Nonlinear Dynamics of Cylindrical Resonator of Wave Solid-State Gyroscope with Electromagnetic Control Sensors

The article considers the nonlinear dynamics of a cylindrical resonator of a wave solid-state gyroscope with electromagnetic control sensors. A mathematical model that describes nonlinear resonator oscillations and electrical processes of the oscillation control circuit in an interconnected form is deduced. The resulting mathematical model represents a nonlinear system of differential equations, which contains singularly perturbed equations, and the equations of electrical processes are singularly perturbed.

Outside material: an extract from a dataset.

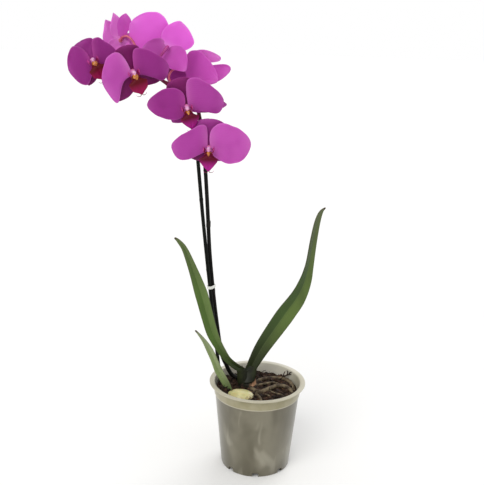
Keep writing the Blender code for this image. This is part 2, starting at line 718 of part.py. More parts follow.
def make_flowers(petal_material, lip_material, stalk_material):
    spike = smooth_rows(SPIKE_ROWS, 400)
    spike = np.hstack([spike, directions(spike[:, :3])])
    lengths = np.cumsum(np.linalg.norm(np.diff(spike[:, :3], axis=0), axis=1))
    for number, flower in enumerate(FLOWERS, start=1):
        frame = flower_frame(flower)
        for part, usual in BLADES.items():
            blade = dict(usual, **flower["blades"].get(part, {}))
            lift = PETAL_LIFT if part.startswith("petal") else SEPAL_LIFT
            columns = 6 if part.startswith("petal") else 4
            grid = blade_grid(frame, blade, lift, 6, columns)
            sheet(f"flower_{number}_{part}", grid, PETAL_THICKNESS, petal_material)
        sheet(f"flower_{number}_lip", lip_grid(frame, 8, 6), LIP_THICKNESS, lip_material)
        node = spike[np.searchsorted(lengths, flower["node"])]
        rows = smooth_rows(stalk_rows(frame, node, flower.get("via", [])), 16)
        add_object(f"flower_{number}_stalk", tube_mesh("stalk", rows, 8), stalk_material)


def main():
    clear_scene()
    pot_plastic = make_material("pot_plastic", (0.62, 0.61, 0.53), 0.35, alpha=0.55)
    bark = make_material("bark", (0.065, 0.035, 0.02), 0.9)
    root = make_material("root", (0.16, 0.12, 0.08), 0.7)
    leaf = make_material("leaf", (0.055, 0.11, 0.035), 0.45)
    stub = make_material("old_leaf", (0.72, 0.66, 0.38), 0.5)
    spike = make_material("spike", (0.012, 0.012, 0.010), 0.45)
    stake = make_material("stake", (0.008, 0.010, 0.008), 0.5)
    clip = make_material("clip", (0.85, 0.86, 0.84), 0.4)
    petal = make_material("petal", (0.42, 0.045, 0.33), 0.55)
    lip = make_material("lip", (0.20, 0.005, 0.05), 0.45)
    stalk = make_material("stalk", (0.60, 0.20, 0.32), 0.5)
    make_pot(pot_plastic)
    clearances = make_roots(root)
    stake_hole = make_stems(spike, stake, clip)
    make_bark(bark, clearances + [stake_hole])
    make_leaves(leaf, stub)
    make_flowers(petal, lip, stalk)


main()
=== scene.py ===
"""A moth orchid in its translucent nursery pot: the finished look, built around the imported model."""

import math

import bmesh
import bpy
import numpy as np
from mathutils import Matrix, Vector, noise


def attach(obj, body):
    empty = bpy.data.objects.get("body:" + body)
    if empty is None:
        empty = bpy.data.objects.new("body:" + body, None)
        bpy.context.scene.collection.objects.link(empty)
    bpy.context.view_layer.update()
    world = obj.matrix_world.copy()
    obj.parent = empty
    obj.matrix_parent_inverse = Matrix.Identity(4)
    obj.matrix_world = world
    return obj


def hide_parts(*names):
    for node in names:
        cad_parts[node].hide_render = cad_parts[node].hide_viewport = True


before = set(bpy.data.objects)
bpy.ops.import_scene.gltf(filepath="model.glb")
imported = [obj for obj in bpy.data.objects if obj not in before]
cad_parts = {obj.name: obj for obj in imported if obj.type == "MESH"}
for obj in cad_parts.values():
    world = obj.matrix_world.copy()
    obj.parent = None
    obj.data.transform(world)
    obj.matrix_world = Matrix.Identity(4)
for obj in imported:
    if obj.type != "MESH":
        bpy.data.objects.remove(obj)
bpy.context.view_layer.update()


# ---------------------------------------------------------------- room, lamps and camera
# The plant stands on a wide pale floor under an even white sky. One soft lamp shines from the front and
# above, from the left, and a weaker one behind lights the thin petals through. The camera stands just
# under a metre away, level with the upper flowers, and looks down on the pot.

scene = bpy.context.scene
scene.view_settings.view_transform = "Standard"

sky = bpy.data.worlds.new("white_sky")
sky.use_nodes = True
sky_nodes = sky.node_tree
seen = sky_nodes.nodes.new("ShaderNodeLightPath").outputs["Is Camera Ray"]
sky_strength = sky_nodes.nodes.new("ShaderNodeMapRange")
sky_strength.inputs["To Min"].default_value = 0.68
sky_strength.inputs["To Max"].default_value = 1.0
sky_nodes.links.new(seen, sky_strength.inputs["Value"])
sky_nodes.links.new(sky_strength.outputs[0], sky_nodes.nodes["Background"].inputs["Strength"])
sky_nodes.nodes["Background"].inputs["Color"].default_value = (1.0, 1.0, 1.0, 1.0)
scene.world = sky


def hang_lamp(name, place, aim, strength, softness, colour=(1.0, 1.0, 1.0)):
    """A far, soft lamp: an even light from one side, whose shadows are as soft as its width."""
    data = bpy.data.lights.new(name, "SUN")
    data.angle = math.radians(softness)
    data.energy = strength
    data.color = colour
    lamp = bpy.data.objects.new(name, data)
    lamp.location = place
    lamp.rotation_euler = (Vector(aim) - Vector(place)).to_track_quat("-Z", "Y").to_euler()
    scene.collection.objects.link(lamp)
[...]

The nonlinearity caused by the finite ratio of the small deflection to the small gap of the control sensor is taken into account. The methods of constructing approximate solutions are proposed. The fundamental difference between the nonlinear terms of the equations of resonator dynamics using eight and sixteen control sensors is shown. It is shown that by using electromagnetic control sensors it is necessary to take into account a small parameter singularly included in the differential equations of electrical processes. According to the estimation of the angular drift velocity, it is concluded that the gyroscope circuit with eight electromagnetic control sensors is inapplicable due to the obtained value of the uncompensated angular drift velocity. In the case of a gyroscope with sixteen control sensors, a formula for the angular drift velocity which can be compensated is derived and a method for calculating the displacement of the resonant peak of the amplitude-frequency response is proposed.